Disjointed plot. Fitzgerald published an edited version of Tender is the Night that was chronological rather than containing a flashback throughout the middle third of the text. I'm not sure if this change would have truly improved the story, but it may have somewhat prevented the disjointed feel of the plot. But the problems are not merely found within the order of the storyline.
The book seems to ramble and meander its way through explanations of events that don't seem to have much to do with the main characters' development, including a random duel in the first few chapters and the murder of a black man about halfway through. These vignettes contain no real consequences for the primary storyline whatsoever. I may need someone to educate me on the subversive symbolic importance found in these moments, because I am lost as to what value they actually add to the story at large.
4. "The vividly pictured hand on Rosemary's cheek, the quicker breath, the white excitement of the event viewed from the outside, the inviolable secret warmth within" (93).
Beautiful prose. Fitzgerald was a beautiful lyricist. He described everything from nature to internal motivations with the clearest of word choice and most poignantly placed phrases. My books are full of underlinings that indicate a moment in the text that stood out to me for its striking literary quality.
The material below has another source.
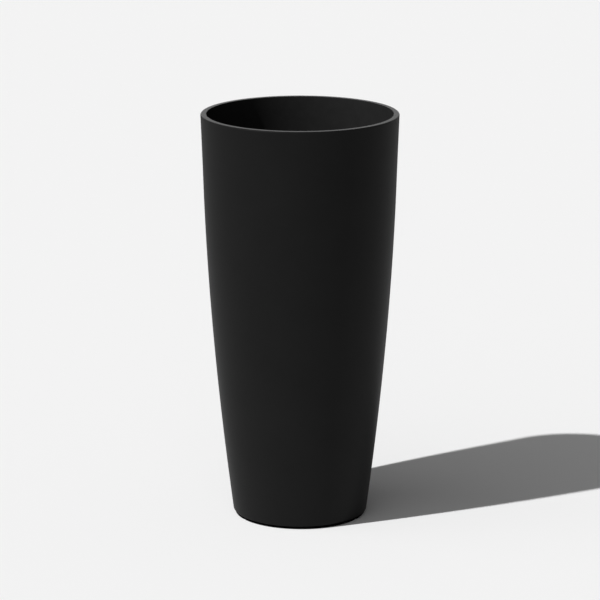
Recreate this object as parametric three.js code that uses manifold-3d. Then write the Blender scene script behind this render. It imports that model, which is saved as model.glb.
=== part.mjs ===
// A tall round floor planter: one fibre-reinforced shell with a softly bowed, tapered wall and a
// flat lip, a lift-out shelf halfway up that carries the soil or a pot, four bonded lugs under the
// shelf, three rubber drain plugs in the floor, and three curved rubber strips under the base.
// Millimetres, +Z up, origin on the ground at the planter's axis.
import * as THREE from "three";
import { mergeVertices } from "three/addons/utils/BufferGeometryUtils.js";
import Module from "manifold-3d";

const wasm = await Module();
wasm.setup();

// ---- Driving dimensions -------------------------------------------------------------------

// Shell, outside
const HEIGHT = 762; // ground to lip
const RIM_RADIUS = 183.1; // at the lip
const BASE_RADIUS = 125.4; // where the wall's line meets the base
const BASE_LEAN = THREE.MathUtils.degToRad(7.45); // the wall leans out this much at the base
const TOP_LEAN = THREE.MathUtils.degToRad(0.35); // and this much at the top, but for the flare
const FLARE = 2.2; // the wall's last part opens out by this much more
const FLARE_HEIGHT = 130; // over this height
const BASE_ROUND = 3; // outside edge of the base
const LIP_OUTER_ROUND = 2.5;

// Shell, inside
const WALL = 6; // laminate thickness
const LIP_WIDTH = 10.6; // laminate thickness at the lip
const LIP_BUILD_UP = 130; // the wall thickens to the lip over this height
const LIP_INNER_ROUND = 1.2;
const FLOOR = 8;
const FLOOR_ROUND = 12; // inside corner between floor and wall

// Rubber strips under the base: a ring in parts, with gaps that let drained water out
const STRIP_COUNT = 3;
const STRIP_WIDTH = 14;
const STRIP_THICKNESS = 5.5;
const STRIP_EDGE = 0.8; // chamfer on the strip's lower edges
const STRIP_INSET = 0.8; // from the edge of the flat base to the strip
const STRIP_GAP = 10; // between two strips' ends

// Drain holes and their plugs
const DRAIN_COUNT = 3;
const DRAIN_CIRCLE = 50;
const DRAIN_RADIUS = 10;
const PLUG_CLEARANCE = 0.3;
const PLUG_TAPER = 0.7; // the stem's tip is this much slimmer than its root
const PLUG_RECESS = 0.8; // the stem stops this far above the base's underside
const FLANGE_RADIUS = 15;
const FLANGE_THICKNESS = 3.5;
const FLANGE_ROUND = 1.5;
const TAB_WIDTH = 14;
const TAB_HEIGHT = 13; // above the flange
const TAB_THICKNESS = 4;

// Lugs that carry the shelf
const SHELF_SEAT = 400; // height of the lugs' top faces
const LUG_COUNT = 4;
const LUG_WIDTH = 40;
const LUG_REACH = 24; // from the wall towards the axis
const LUG_PLATE = 6;
const LUG_BACK = 5;
const LUG_DROP = 45; // height of the back plate
const LUG_GUSSET = 5;
const LUG_GUSSET_TOE = 4; // the gusset stops this short of the plate's nose and the back's foot
const BOND_LINE = 0.3; // resin between lug and wall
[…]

The characters are always emotionally driven, detailed, and imperfect. I can appreciate the somberly unsatisfying endings that were Fitzgerald's talent, wherein the villains aren't really punished and the good (if there is any) isn't truly rewarded. His novels are a strange mix of realism and romanticism that is so unique to his work and era.
The Beautiful and Damned, This Side of Paradise, The Great Gatsby, and Tender is the Night all hit at a singular note. The men in his stories either cannot quite make something of themselves despite unmet potential or find themselves incredibly dissatisfied with the success that they do achieve. The women are often tossed about by the whims of their romantic counterparts, but they also portray a searing determination to arrive at their own desires through any manipulative tactics available to them.
Understanding some of what plagued the short and vacillating lives of F. Scott Fitzgerald and his wife Zelda, I can see that he unfalteringly wrote autobiographically. I can appreciate very much the talent that he clearly had, and I also mourn the artistic growth that he denied himself through an inability to move past personal pitfalls both professionally and personally. While Tender is the Night has great potential and maintained my attention, The Great Gatsby does most of the same work in a shorter and more polished form.